6 Weeks Out from Kellogg's-NutriGrain Ironman New Zealand - Advice from Kiwi Pro Britta Martin

An Ironman can be a very daunting race. Even though you still normally get nervous before other races, be it sprint, Olympic, or half Ironman distance races, you don’t tend to have the fear of the distance of the full Ironman which adds to your anxiety.

I clearly remember the final weeks and days leading up to my very first Ironman race, Ironman NZ, getting more and more worried about whether I would be able to make the distance. More than 15 Ironman races later I still question this every time. How on earth am I going to be able to run a marathon after riding hard for 180km, after swimming 3.8km? In training, I do a 5 hour ride and struggle through a 1 hour run off the bike, how am I supposed to try to run a 3 hour marathon after a 180km TT on race day?

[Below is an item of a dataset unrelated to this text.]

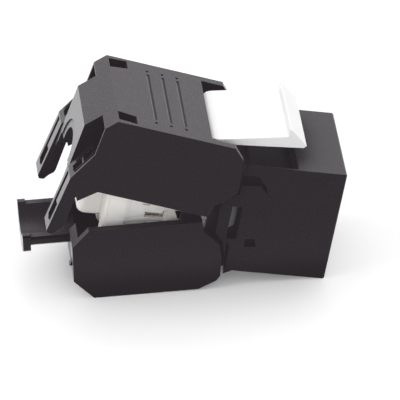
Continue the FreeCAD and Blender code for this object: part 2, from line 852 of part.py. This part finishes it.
def ledge_cuts():
    """The slot behind the rim, the gap beside the tower and the pockets of one ledge."""
    slot_y = cover_half - LEDGE_RIM
    gap_y = cover_half - LEDGE_GAP
    high = LEDGE_TOP + 1
    slot = block(-ARM_REAR_TOP + 0.4, -COVER_REAR, slot_y - LEDGE_SLOT, slot_y, LEDGE_BOTTOM + 0.4, high)
    gap = block(-ARM_REAR_TOP + 0.6, -COVER_REAR, gap_y - LEDGE_SLOT, gap_y, ARM_SLOT_TOP - 0.1, high)
    cuts = [slot, gap]
    for start, end in LEDGE_POCKETS:
        corners = [(start, -1), (end, -1), (end, LEDGE_POCKET_DEPTH), (start, LEDGE_POCKET_DEPTH)]
        outline = [ledge_point(share, depth) for share, depth in corners]
        cuts.append(side_outline(outline, gap_y + 0.05, slot_y - LEDGE_SLOT - 0.05))
    return cuts


def grips():
    """The finger grips across the plate, each a vee with a small pit off its two ends."""
    cuts = []
    top = cover_top
    low = top - GRIP_DEPTH
    for n in range(GRIP_COUNT):
        x = -(GRIP_FIRST + n * GRIP_PITCH)
        rear = x - GRIP_WIDTH / 2
        front = x + GRIP_WIDTH / 2
        half = cover_half - GRIP_MARGIN
        vee = [(rear, top), (front - 0.1, low), (front, top), (front, top + 1), (rear, top + 1)]
        cuts.append(side_outline(vee, -half, half))
        for side in (-1, 1):
            foot = V(x, side * (cover_half - GRIP_PIT_MARGIN), top - COVER_WALL * 0.7)
            cuts.append(Part.makeCylinder(GRIP_PIT_RADIUS, 1.5, foot))
    return cuts


def rear_vent():
    """One opening beside the crease, a little narrower at its front."""
    rear = -COVER_CREASE + VENT_SETBACK
    front = rear + VENT_LENGTH
    plan = [(rear, cover_half - margin) for margin in VENT_REAR_MARGINS]
    plan += [(front, cover_half - margin) for margin in reversed(VENT_FRONT_MARGINS)]
    return plan_outline(plan, cover_top - COVER_WALL - 0.3, cover_top + 1)


def cover_pin(z):
    """A pivot pin on the inside of one cover wall."""
    return rod(PIN_RADIUS, pivot_x, z, ear_inner + 0.1, cover_inside + 0.1)


def upper_cover():
    shell = side_outline(upper_side(), -cover_half, cover_half)
    shell = joined([shell, cable_tower()])
    shell = shell.cut(upper_hollow())
    pieces = [fork_arm(y) for y in arm_starts]
    pieces += both_sides(inner_pad()) + both_sides(cover_pin(UPPER_PIVOT))
    shell = joined([shell] + pieces)
    cuts = [cable_arch()] + grips() + both_sides(rear_vent())
    for cut in ledge_cuts() + [rear_bay()]:
        cuts += both_sides(cut)
    return shell.cut(cuts).removeSplitter()


def lower_side():
    """The closed lower cover's side outline, without its trough."""
    x = pivot_x
    z = LOWER_PIVOT
    top = PART_LINE - COVER_GAP
    return [
        (x - 1.53, top),
        (-LOWER_REAR + CHAMFER_LENGTH, top),
        (-LOWER_REAR, top - CHAMFER_DROP),
        (-LOWER_REAR, cover_floor + 2.75),
        (-LOWER_REAR + 2.5, cover_floor),
        (x - 2.35, cover_floor),
        (x - 0.05, z - 5.1),
        (x + 0.49, z - 4.4),
        (x + 0.76, z - 1.7),
        (x + 0.56, z + 0.4),
        (x - 1.37, z + 2.5),
    ]


def lower_hollow():
    """What the lower cover leaves free for the core and the wires."""
    floor = cover_floor + COVER_WALL
    rear = LOWER_REAR - REAR_WALL
    high = PART_LINE + 1
    outline = [
        (0, high),
        (-rear, high),
        (-rear, floor + 2.3),
        (-rear + 2.1, floor),
        (pivot_x - 2.2, floor),
        (pivot_x - 2.2, floor - 2),
        (0, floor - 2),
    ]
    return side_outline(outline, -cover_inside, cover_inside)


def trough_section(lip, extra):
    """The trough's end outline: stepped lips, straight outer sides and a round belly."""
    r = TROUGH_RADIUS
    x = -LOWER_REAR + 0.5
    half = tower_half
    inner = math.sqrt(r * r - lip * lip)
    low = TROUGH_LIP - TROUGH_SIDE - extra
    lip_side = [
        (inner, lip),
        (half - TROUGH_RIM, lip),
        (half - TROUGH_RIM, lip - TROUGH_RIM_DROP),
        (half, lip - TROUGH_RIM_DROP),
        (half, low),
    ]
    right = Part.makePolygon([V(x, y, z) for y, z in lip_side])
    left = Part.makePolygon([V(x, -y, z) for y, z in reversed(lip_side)])
    belly = Part.Arc(V(x, half, low), V(x, 0, -r - TROUGH_FLOOR - extra), V(x, -half, low)).toShape()
    bed = Part.Arc(V(x, -inner, lip), V(x, 0, -r), V(x, inner, lip)).toShape()
    return Part.Face(Part.Wire(right.Edges + [belly] + left.Edges + [bed]))


def cable_trough():
    """The half-round channel that the cable lies in, with a collar and foot at its end."""
    length = TROUGH_END - LOWER_REAR + 0.5
    channel = trough_section(TROUGH_LIP, 0).extrude(V(-length, 0, 0))
    foot = trough_section(TROUGH_LIP + COLLAR_PROUD, FOOT_DROP).extrude(V(-FOOT_LENGTH, 0, 0))
    foot.translate(V(FOOT_LENGTH - length, 0, 0))
    return joined([channel, foot])


def cable_gap():
    """The opening in the lower rear wall, round at its bottom like the trough."""
    x0 = -LOWER_REAR - 1
    depth = REAR_WALL + 2
    half = CABLE_GAP / 2
    tunnel = Part.makeCylinder(TROUGH_RADIUS, depth, V(x0, 0, 0), V(1, 0, 0))
    window = block(x0, x0 + depth, -half, half, -TROUGH_RADIUS - 1, PART_LINE + 1)
    return tunnel.common(window)


def nose_relief():
    """What the rear wall gives up inside, so that the closed cover clears the nose."""
    gap = NOSE_CLEARANCE
    half = NOSE_WIDTH / 2 + gap
    floor = -NOSE_HEIGHT / 2 - gap
    return across(-NOSE_REAR - gap, -NOSE_REAR + 2, half, floor, PART_LINE + 1)


def catch(y):
    """A wedge on the rear wall that an arm's slot snaps over."""
    outline = [
        (-LOWER_REAR + 0.2, CATCH_TOP),
        (-LOWER_REAR, CATCH_TOP),
        (-LOWER_REAR - CATCH_PROUD, CATCH_TOP - 0.8),
        (-LOWER_REAR - CATCH_PROUD, CATCH_BOTTOM),
        (-LOWER_REAR + 0.2, CATCH_BOTTOM),
    ]
    return side_outline(outline, y - CATCH_WIDTH / 2, y + CATCH_WIDTH / 2)


def lower_cover():
    shell = side_outline(lower_side(), -cover_half, cover_half).cut(lower_hollow())
    pieces = [cable_trough()] + [catch(y + CATCH_MIDDLE) for y in arm_starts]
    pieces += both_sides(cover_pin(LOWER_PIVOT))
    return joined([shell] + pieces).cut([cable_gap(), nose_relief()]).removeSplitter()


def parts():
    made = {
        "housing": housing(),
        "contact_carrier": contact_carrier(),
        "circuit_board": circuit_board(),
        "core_block": core_block(),
        "wire_manager": wire_manager(),
        "latch_arm": latch_arm(),
        "upper_cover": turned(upper_cover(), UPPER_PIVOT, UPPER_OPEN_DEG),
        "lower_cover": turned(lower_cover(), LOWER_PIVOT, -LOWER_OPEN_DEG),
    }
    for n in range(CONTACT_COUNT):
        y = (n - (CONTACT_COUNT - 1) / 2) * CONTACT_PITCH
        made["contact_%d" % (n + 1)] = contact(y)
    number = 0
    for up in (1, -1):
        for x, level in zip(TERMINAL_X, TERMINAL_LEVELS):
            for side in (-1, 1):
                number += 1
                made["terminal_%d" % number] = terminal(x, side, up, level)
    return made


os.makedirs("parts", exist_ok=True)
for name, shape in parts().items():
    shape.exportStep("parts/%s.step" % name)
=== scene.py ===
import math

import bpy
from mathutils import Matrix, Vector

# The keystone jack lies nose down on a pale floor: its front lower edge and the rear corner of
# its open lower cover touch the floor. The frame is the jack's own, so the floor is what tilts.

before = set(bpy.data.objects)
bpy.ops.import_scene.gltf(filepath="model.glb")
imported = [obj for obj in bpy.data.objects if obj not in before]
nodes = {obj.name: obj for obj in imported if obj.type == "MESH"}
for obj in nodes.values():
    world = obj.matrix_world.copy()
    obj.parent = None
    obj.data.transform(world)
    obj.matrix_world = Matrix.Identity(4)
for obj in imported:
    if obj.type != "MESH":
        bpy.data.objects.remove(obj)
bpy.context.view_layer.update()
MM = 0.001

# Camera, as found from the housing's corners in the picture
CAMERA_AZIMUTH = math.radians(-12.77)
CAMERA_ELEVATION = math.radians(32.24)
CAMERA_DISTANCE = 820.7 * MM
CAMERA_TARGET = Vector((-16.5, 0.0, -2.46)) * MM
CAMERA_LENS = 576.1
CAMERA_LEVEL_TILT = math.radians(10.3)
CAMERA_CLIP = (0.05, 10.0)

# Floor: each reach runs from one place to another, and below it are the strengths at its ends
FLOOR_SIZE = 3.0
FLOOR_COLOUR = 0.92
FLOOR_ROUGHNESS = 0.25
FLOOR_REFLECTION = 0.3
FLOOR_GLOW_REACH = (11.0 * MM, 19.0 * MM)
FLOOR_GLOW = (0.12, 0.45)
FLOOR_MIRRORED_REACH = (-20.0 * MM, 15.0 * MM)
FLOOR_MIRRORED = (0.2, 1.7)
TILT_ROUNDS = 6

# Room, and the soft lights in it: place from the camera's target, width, both in metres, and watts
WORLD_LIGHT = 0.78
WORLD_SEEN = 1.0
WORLD_MIRRORED_REACH = (0.0, 0.75)
WORLD_MIRRORED = (0.25, 1.37)
LIGHTS = {
    "soft_top": ((-0.04, 0.2, 0.5), 0.5, 1.35),
    "soft_left": ((-0.42, 0.0, 0.3), 0.35, 0.85),
    "soft_front": ((-0.1, -0.45, 0.22), 0.35, 0.4),
}

# Moulded plastic
MOTTLE = {"Scale": 260.0, "Detail": 3.0, "Roughness": 0.6}
GRAIN = {"Detail": 2.0, "Roughness": 0.5}
ROUGHNESS_SPREAD = 0.06
EDGE_RADIUS = 0.05 * MM
EDGE_SAMPLES = 6
BUMP_STRENGTH = 0.35
SPECKLE_REACH = (0.3, 0.7)
# Painted shade in hollows: gloss and sheen fall to a small share where the surface is enclosed
HOLLOW_DISTANCE = 6.0 * MM
HOLLOW_SAMPLES = 8
HOLLOW_REACH = (0.65, 1.0)
HOLLOW_SHARE = 0.08

# Black plastic, its colours as linear values
BLACK = (0.006, 0.005, 0.006)
# painted glow: a faint purple emission over all black plastic, lifting even its shaded corners
BLACK_PAINTED_GLOW = (0.0176, 0.0147, 0.0176)
BLACK_REFLECTION = (1.0, 0.93, 1.0)
BLACK_FINISH = {
    "roughness": 0.36, "grain": 6500.0, "depth": 0.014 * MM, "mottle": 0.08, "sparkle": 0.5,
}
BLACK_SHEEN = 0.5
BLACK_SHEEN_ROUGHNESS = 0.3
HOUSING_LEVEL = 0.42
COVER_LEVEL = 0.5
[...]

Trust me, you can do it. It is amazing what your body can do if your mind is willing! Here are some tips which I hope will help: 

  1. In training, focus on hours rather than distance. It is about 6 weeks from Ironman NZ now so you still have plenty of time. It is important to get some good long rides in but don’t feel that you have to cover 180km just because this is what you need to ride on the day. You will probably have some fatigue building up now from weeks and weeks of training and you will often feel flat in training. Don’t worry about trying to hit race pace out training, just do the time. On race day you will be fresh.
  2. Listen to your body. Don’t overdo it! The next 6 weeks are critical in your training. By now you have done a lot of volume and quite likely have a pretty big build up of fatigue. It is really important to manage this fatigue well from this point onwards so that you don’t risk digging yourself into a big whole which will result in a pretty flat feel on race day. You will also be trying to balance a lot of other things in your life, work, family and other commitments. Be honest with yourself. Let your training plan give you the flexibility to take an extra day off if you need it. You won’t loose any fitness from another rest day, instead you will probably gain more as it will mean the quality of your next training sessions is better.
  3. Taper time. Soon it will just be about fine tuning and freshening up. You will be really fit by now so probably feel like you can handle longer harder training, which is true. Don’t test yourself now! On more than one occasion, looking back, I think I have spoiled what could have been the perfect buildup because I have trained too much and too hard in the final weeks simply because I was fit and felt better than ever before. I could run faster times in track sessions, hold higher watts on the bike and wanted to test myself all the time to reassure myself that I was in my best ever shape. For me this has meant either injury or major fatigue in the final weeks before the race and resulted in a disappointing performance on race day. The disappointment of a poor result outweighs the satisfaction of producing good number and times in training! Don’t feel you have to test yourself in training. Test yourself on race day instead!

Relax and enjoy the final few weeks of training. Stay healthy and arrive on race day both mentally and physically fresh and ready to give it 100% . Ironman is a truly great experience but it is most satisfying when you can reflect on the race knowing that you couldn’t have done anything better in the last couple of weeks and on race day itself. Good luck, go hard!